One of the most influential photographers of the 20th century, Richard Avedon revolutionized the worlds of fashion and fine art portraiture. With his dynamic approach to fashion photography, Avedon brought life, immediacy and dazzling fantasy to the glossy pages of Vogue and Harper’s Bazaar. Beyond the world of high fashion, Avedon trained his eye on a wide array of subjects, ranging from celebrities and political figures to everyday Americans and people living on the fringes of society. His portraits, sometimes provocative and always psychologically probing, reveal the complicated humanity of his sitters, including iconic figures like Marylin Monroe, Andy Warhol, Dwight D. Eisenhower and Audrey Hepburn. In his New York Times obituary, Avedon was lauded as “the Eye of Fashion,” whose iconic photographs “helped define America’s image of style, beauty and culture for the last half-century.” His innovative body of work paved the way for a diverse host of photographers including Diane Arbus, Nan Goldin, Herb Ritts and Annie Liebovitz.

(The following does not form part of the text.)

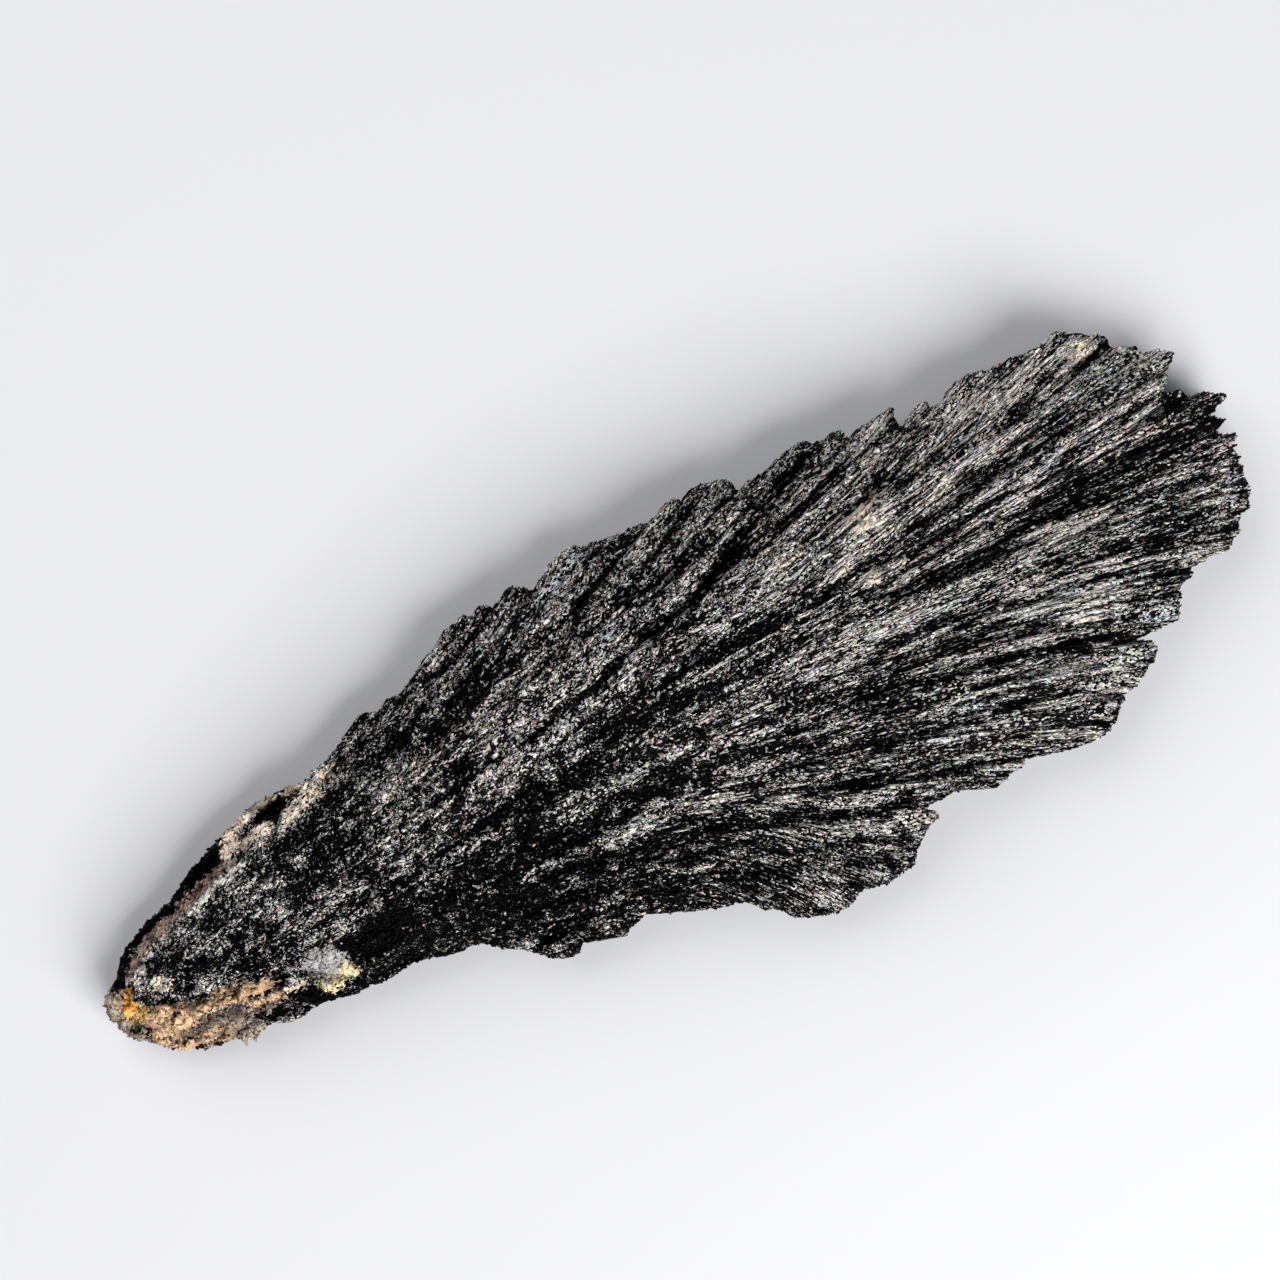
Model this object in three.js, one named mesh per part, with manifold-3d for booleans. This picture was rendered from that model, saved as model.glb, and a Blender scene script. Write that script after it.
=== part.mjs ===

Avedon was born in 1923 in New York City. He served in the US Merchant Marines from 1942 to 1944, where he learned photography by taking thousands of identification portraits of crewmen. Upon his return to New York, Avedon studied under Alexey Brodovitch, the acclaimed art director of Harper’s Bazaar, in his Design Laboratory at the New School for Social Research. Under Brodovitch’s mentorship, Avedon joined the staff of Bazaar, and received increasingly high profile assignments. In 1955, while covering the Paris runway shows, he captured the iconic Dovima with Elephants, in which the Dior-clad fashion model’s elegant pose and radiant beauty is juxtaposed with the mournful and wrinkled elephants of the Cirque d’Hiver.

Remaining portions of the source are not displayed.